What is needed – Set down exactly, please, each line from the one containing "front_shell();" through the one containing "obj.parent = None", both lines included, and no other line.

===== Material provided

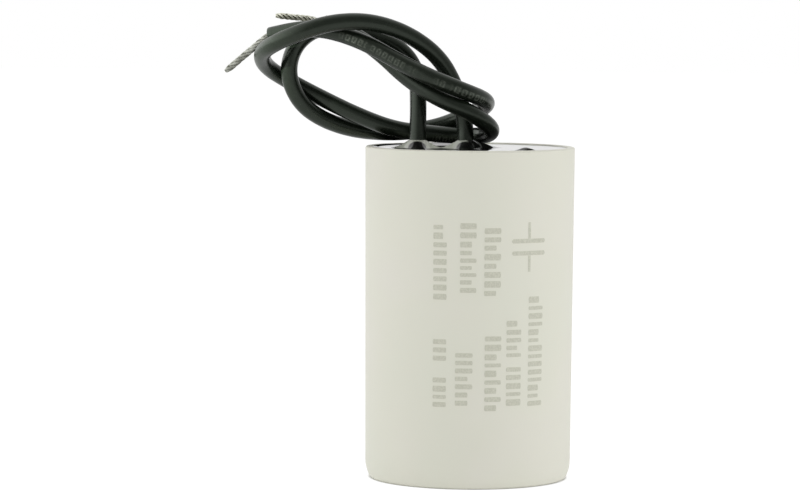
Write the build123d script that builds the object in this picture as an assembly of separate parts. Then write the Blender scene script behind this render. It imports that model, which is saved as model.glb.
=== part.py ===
"""Motor capacitor: a film winding potted in black resin in an open moulded cup, with two insulated leads.

Millimetres. The origin is the centre of the base, +Z is up and the leads lean over towards -X.
"""

import math
import os

from build123d import *

# Moulded cup
RIM_DIAMETER = 35.0
CUP_HEIGHT = 55.5
DRAFT = 0.006  # radius lost for each millimetre down from the rim, inside and out
WALL = 1.3
FLOOR = 1.8
LOWER_EDGE_RISE = 2.9  # height at which the side starts to curve in
LOWER_EDGE_INSET = 0.8  # how far that curve has come in at the base
BASE_BREAK = 0.4
INNER_CORNER = 1.9  # bevel between the floor and the wall, inside
RIM_ROUND = 0.3
BASE_RING_WIDTH = 4.4  # flat ring that the cup stands on, round the recess
BASE_RECESS_DEPTH = 0.4
GATE_DIAMETER = 2.2
GATE_HEIGHT = 0.25

# Feet on the cup's floor, which hold the winding clear of it
FOOT_COUNT = 3
FOOT_HEIGHT = 2.6
FOOT_THICKNESS = 1.1
FOOT_SOLDER_CLEARANCE = 1.5
FOOT_OUTER_INSET = 1.95  # from the edge of the wound film
FOOT_TIP_ROUND = 0.4

# Winding on its tube, with sprayed metal on both ends and a wrap of clear film
SIDE_RESIN = 1.1  # between the cup and the wrap, at the winding's lower end
TOP_RESIN = 7.2  # over the winding
WRAP_THICKNESS = 0.25
TUBE_DIAMETER = 7.0
TUBE_WALL = 1.2
SPRAY_THICKNESS = 0.7
SPRAY_MARGIN = 0.3  # bare film left round the rim of each sprayed end

# Leads
LEAD_DIAMETER = 2.8
STRAND_DIAMETER = 1.2
LEAD_A_INSET = 5.45  # its centre, from the edge of the sprayed end that it is soldered to
LEAD_B_X = -0.8
LEAD_A_EXIT = 1.2  # height above the resin up to which the lead is upright
LEAD_B_EXIT = 0.0
LEAD_A_STRIP_GAP = 2.7  # from the winding up to where the insulation starts, inside the resin
LEAD_B_STRIP_GAP = 1.7
RUN_SHARE = 0.45  # share of the shorter run that each bend takes up
TWIST_LOBES = 7
TWIST_DIAMETER = 1.3
TWIST_ROOT_DIAMETER = 0.98
TWIST_PITCH = 7.5
NECK_DIAMETER = 0.9
LEAD_A_NECK = 0.5  # from the cut end to the neck's elbow
LEAD_B_NECK = 2.2
BUNDLE_START = 1.2  # from the elbow to where the full bundle starts
NECK_LEG = 2.4  # run past the elbow that the neck is bent along
NECK_RADIUS = 1.3

# Solder
TOP_SOLDER_RADIUS = 2.3
TOP_SOLDER_HEIGHT = 1.5
BOTTOM_SOLDER_OVERLAP = 1.0  # beyond the tube's wall, onto the sprayed metal
BOTTOM_SOLDER_HEIGHT = 1.9
SOLDERED_LENGTH = 1.1  # strand end held in each joint

# Resin
FILL_BELOW_RIM = 0.5
WALL_CREEP_HEIGHT = 0.12  # how far the resin has crept up the cup's wall
WALL_CREEP_WIDTH = 0.7
COLLAR_A_RADIUS = 3.9
COLLAR_A_HEIGHT = 1.9
COLLAR_B_RADIUS = 3.95
COLLAR_B_HEIGHT = 1.8
COLLAR_LAP = 0.3  # how far a collar's outline runs on inside its lead
COLLAR_ROOT = 0.5  # how deep a collar starts below the fill height

# Lead routes on from there to the cut end: x, y and height above the resin
LEAD_A_ROUTE = [
    (-8.7, 0.2, 7.5), (-8.95, 0.8, 13.2), (-12.2, 1.6, 17.3), (-18.3, 2.2, 19.4), (-25.0, 2.2, 20.5),
    (-29.3, 1.8, 17.7), (-30.85, 1.6, 12.7), (-28.9, 2.6, 7.65), (-25.0, 4.8, 4.6), (-19.3, 7.2, 2.7),
    (-12.2, 8.6, 2.3), (-6.0, 9.0, 3.2), (-1.0, 7.6, 5.2), (2.75, 2.9, 7.15), (2.55, -2.9, 8.4),
    (-1.2, -7.4, 10.05), (-6.2, -7.8, 12.05), (-11.4, -6.8, 14.45), (-17.4, -5.5, 17.8),
    (-23.4, -4.6, 19.8), (-28.3, -3.2, 20.05), (-33.5, -1.5, 18.75),
]
LEAD_A_TIP = (-41.1, 1.4, 12.65)
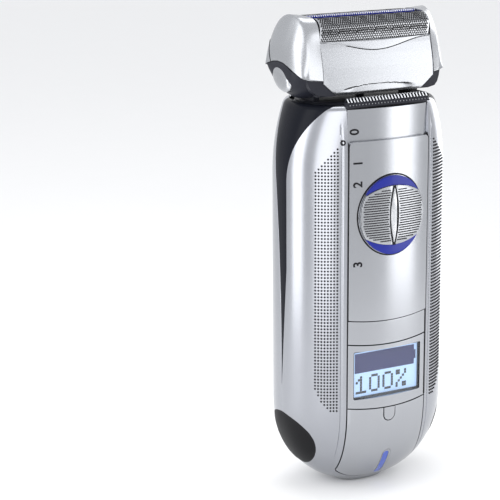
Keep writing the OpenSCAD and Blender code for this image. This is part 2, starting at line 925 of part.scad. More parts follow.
foil_wall = 0.25;
foil_z = body_h + 27.3 - foil_r;
foil_low = ring_high + foil_float + 0.3;
foil_half = cap_in - 0.15;
module foil(y) {
    color([0.35, 0.35, 0.37])
        difference() {
            union() {
                rod_x(foil_r, -foil_half, foil_half, y, foil_z);
                span([-foil_half, y - foil_r, foil_low], [foil_half, y + foil_r, foil_z]);
            }
            rod_x(foil_r - foil_wall, -far, far, y, foil_z);
            span([-far, y - foil_r + foil_wall, 0], [far, y + foil_r - foil_wall, foil_z]);
        }
}

middle_half = foil_y - foil_r - 0.15;
middle_top = body_h + 26.9;
middle_low = middle_top - 5;
middle_wall = 0.45;
module middle_trimmer() {
    color([0.2, 0.25, 0.7])
        difference() {
            span([-foil_half, -middle_half, middle_low], [foil_half, middle_half, middle_top]);
            span([-foil_half + 0.5, -middle_half + middle_wall, middle_low - 1],
                [foil_half - 0.5, middle_half - middle_wall, middle_top - middle_wall]);
        }
}

module middle_blade() {
    color([0.75, 0.76, 0.78])
        span([-foil_half + throw + 0.8, -middle_half + middle_wall + 0.15, middle_low + 0.5],
            [foil_half - throw - 0.8, middle_half - middle_wall - 0.15, middle_top - middle_wall - 0.15]);
}

// Cutters and their drive
drive_low = pivot_z - 2;
drive_deck = pivot_z + 2.4;
deck_t = 1.4;
block_low = drive_deck + deck_t + 2.4;
block_pin_r = 1.2;
module cutter_drive() {
    color([0.3, 0.3, 0.32])
        difference() {
            union() {
                span([-3.5, -6, drive_low], [3.5, 6, drive_deck]);
                span([-6, -7.4, drive_deck], [6, 7.4, drive_deck + deck_t]);
                for (side = [-1, 1])
                    rod_z(block_pin_r, 0, side * foil_y, drive_deck + deck_t, block_low + 2.6);
            }
            span([-drive_pin_r - 0.1, -4.6, drive_low - 1], [drive_pin_r + 0.1, 4.6, drive_deck]);
        }
}

cutter_r = foil_r - foil_wall - 0.12;
cutter_half = foil_half - throw - 0.6;
cutter_fins = 24;
fin_t = 0.5;
bar_half = 2.4;
bar_high = foil_z + 0.6;
module cutter_block(y) {
    color([0.7, 0.71, 0.73])
        difference() {
            union() {
                span([-cutter_half, y - bar_half, block_low], [cutter_half, y + bar_half, bar_high]);
                for (k = [0 : cutter_fins - 1]) {
                    x = -cutter_half + (2 * cutter_half - fin_t) * k / (cutter_fins - 1);
                    intersection() {
                        rod_x(cutter_r, x, x + fin_t, y, foil_z);
                        span([x - 1, y - far, foil_z - 1], [x + fin_t + 1, y + far, foil_z + far]);
                    }
                }
            }
            rod_z(block_pin_r + 0.15, 0, y, block_low - 1, block_low + 2.8 + foil_float);
        }
}

spring_r = 1.8;
wire_r = 0.2;
spring_turns = 3;
turn_steps = 12;
wire_sides = 6;
module cutter_spring(y) {
    low = drive_deck + deck_t + wire_r + 0.02;
    high = block_low - wire_r - 0.02;
    steps = spring_turns * turn_steps;
    points = [for (k = [0 : steps], j = [0 : wire_sides - 1])
        let (a = 360 * k / turn_steps, b = 360 * j / wire_sides,
            r = spring_r + wire_r * cos(b))
        [r * cos(a), y + r * sin(a), low + (high - low) * k / steps + wire_r * sin(b)]];
    sides = [for (k = [0 : steps - 1], j = [0 : wire_sides - 1])
        let (n = (j + 1) % wire_sides, base = k * wire_sides)
        [base + j, base + n, base + wire_sides + n, base + wire_sides + j]];
    start = [for (j = [wire_sides - 1 : -1 : 0]) j];
    end = [for (j = [0 : wire_sides - 1]) steps * wire_sides + j];
    color([0.8, 0.8, 0.82])
        polyhedron(points, concat(sides, [start, end]), convexity = 6);
}

front_shell();
rear_shell();
side_panel(-1);  // side_panel_left
side_panel(1);  // side_panel_right
corner_pad(-1);  // corner_pad_left
corner_pad(1);  // corner_pad_right
dot_grip(-1);  // dot_grip_left
dot_grip(1);  // dot_grip_right
lower_cover();
display_bezel();
display_window();
lcd_module();
middle_plate();
charge_light();
reset_button();
slide_panel();
switch_knob();
knob_crescents();
knob_lock_rib();
trimmer_carrier();
trimmer_comb();
trimmer_blade();
guide_plate();
neck_collar();
neck_bracket();
chassis();
battery_cells();
circuit_board();
motor();
motor_shaft();
drive_bridge();
power_inlet();
inlet_pins();
charging_contacts();
case_screws();
head_cradle();
pivot_pins();
release_button(-1);  // release_button_left
release_button(1);  // release_button_right
foil_frame();
head_front_cover();
head_rear_cover();
end_cap(-1);  // end_cap_left
end_cap(1);  // end_cap_right
foil(-foil_y);  // front_foil
foil(foil_y);  // rear_foil
middle_trimmer();
middle_blade();
cutter_drive();
cutter_block(-foil_y);  // cutter_block_front
cutter_block(foil_y);  // cutter_block_rear
cutter_spring(-foil_y);  // cutter_spring_front
cutter_spring(foil_y);  // cutter_spring_rear
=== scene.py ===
"""Electric shaver: the visible pieces, their finishes, the studio and the camera."""
import math

import bmesh
import bpy
import numpy as np
from mathutils import Matrix, Vector


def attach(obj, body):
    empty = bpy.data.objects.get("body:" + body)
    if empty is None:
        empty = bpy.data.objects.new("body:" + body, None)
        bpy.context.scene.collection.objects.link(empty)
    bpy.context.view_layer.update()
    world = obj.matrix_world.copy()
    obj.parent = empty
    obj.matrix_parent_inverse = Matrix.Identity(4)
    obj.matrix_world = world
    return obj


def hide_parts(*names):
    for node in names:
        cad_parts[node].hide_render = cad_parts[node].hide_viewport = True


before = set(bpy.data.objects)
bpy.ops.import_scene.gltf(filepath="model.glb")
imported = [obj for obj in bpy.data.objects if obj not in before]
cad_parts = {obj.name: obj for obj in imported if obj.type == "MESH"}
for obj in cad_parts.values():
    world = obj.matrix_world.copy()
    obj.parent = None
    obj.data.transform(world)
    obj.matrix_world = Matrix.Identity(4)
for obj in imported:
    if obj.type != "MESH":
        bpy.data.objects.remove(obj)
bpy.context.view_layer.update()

MM = 0.001

# ---------------------------------------------------------------- camera
VIEW_AZIMUTH = math.radians(28.79)
VIEW_HEIGHT = math.radians(13.995)
VIEW_ROLL = math.radians(0.41)
VIEW_DISTANCE = 564.0
VIEW_AIM = Vector((-41.84, 0.0, 85.6))
LENS, SENSOR = 124.3, 36.0


def make_camera():
    data = bpy.data.cameras.new("camera")
    data.lens = LENS
    data.sensor_width = SENSOR
    data.clip_start = 0.01
    data.clip_end = 20.0
    camera = bpy.data.objects.new("camera", data)
    bpy.context.scene.collection.objects.link(camera)
    away = Vector((-math.sin(VIEW_AZIMUTH) * math.cos(VIEW_HEIGHT),
                   -math.cos(VIEW_AZIMUTH) * math.cos(VIEW_HEIGHT),
                   math.sin(VIEW_HEIGHT)))
    turn = away.to_track_quat("Z", "Y").to_matrix().to_4x4()
    place = Matrix.Translation((VIEW_AIM + away * VIEW_DISTANCE) * MM)
    camera.matrix_world = place @ turn @ Matrix.Rotation(-VIEW_ROLL, 4, "Z")
    bpy.context.scene.camera = camera


make_camera()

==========

Solution to this task –
front_shell();
rear_shell();
side_panel(-1);  // side_panel_left
side_panel(1);  // side_panel_right
corner_pad(-1);  // corner_pad_left
corner_pad(1);  // corner_pad_right
dot_grip(-1);  // dot_grip_left
dot_grip(1);  // dot_grip_right
lower_cover();
display_bezel();
display_window();
lcd_module();
middle_plate();
charge_light();
reset_button();
slide_panel();
switch_knob();
knob_crescents();
knob_lock_rib();
trimmer_carrier();
trimmer_comb();
trimmer_blade();
guide_plate();
neck_collar();
neck_bracket();
chassis();
battery_cells();
circuit_board();
motor();
motor_shaft();
drive_bridge();
power_inlet();
inlet_pins();
charging_contacts();
case_screws();
head_cradle();
pivot_pins();
release_button(-1);  // release_button_left
release_button(1);  // release_button_right
foil_frame();
head_front_cover();
head_rear_cover();
end_cap(-1);  // end_cap_left
end_cap(1);  // end_cap_right
foil(-foil_y);  // front_foil
foil(foil_y);  // rear_foil
middle_trimmer();
middle_blade();
cutter_drive();
cutter_block(-foil_y);  // cutter_block_front
cutter_block(foil_y);  // cutter_block_rear
cutter_spring(-foil_y);  // cutter_spring_front
cutter_spring(foil_y);  // cutter_spring_rear
=== scene.py ===
"""Electric shaver: the visible pieces, their finishes, the studio and the camera."""
import math

import bmesh
import bpy
import numpy as np
from mathutils import Matrix, Vector


def attach(obj, body):
    empty = bpy.data.objects.get("body:" + body)
    if empty is None:
        empty = bpy.data.objects.new("body:" + body, None)
        bpy.context.scene.collection.objects.link(empty)
    bpy.context.view_layer.update()
    world = obj.matrix_world.copy()
    obj.parent = empty
    obj.matrix_parent_inverse = Matrix.Identity(4)
    obj.matrix_world = world
    return obj


def hide_parts(*names):
    for node in names:
        cad_parts[node].hide_render = cad_parts[node].hide_viewport = True


before = set(bpy.data.objects)
bpy.ops.import_scene.gltf(filepath="model.glb")
imported = [obj for obj in bpy.data.objects if obj not in before]
cad_parts = {obj.name: obj for obj in imported if obj.type == "MESH"}
for obj in cad_parts.values():
    world = obj.matrix_world.copy()
    obj.parent = None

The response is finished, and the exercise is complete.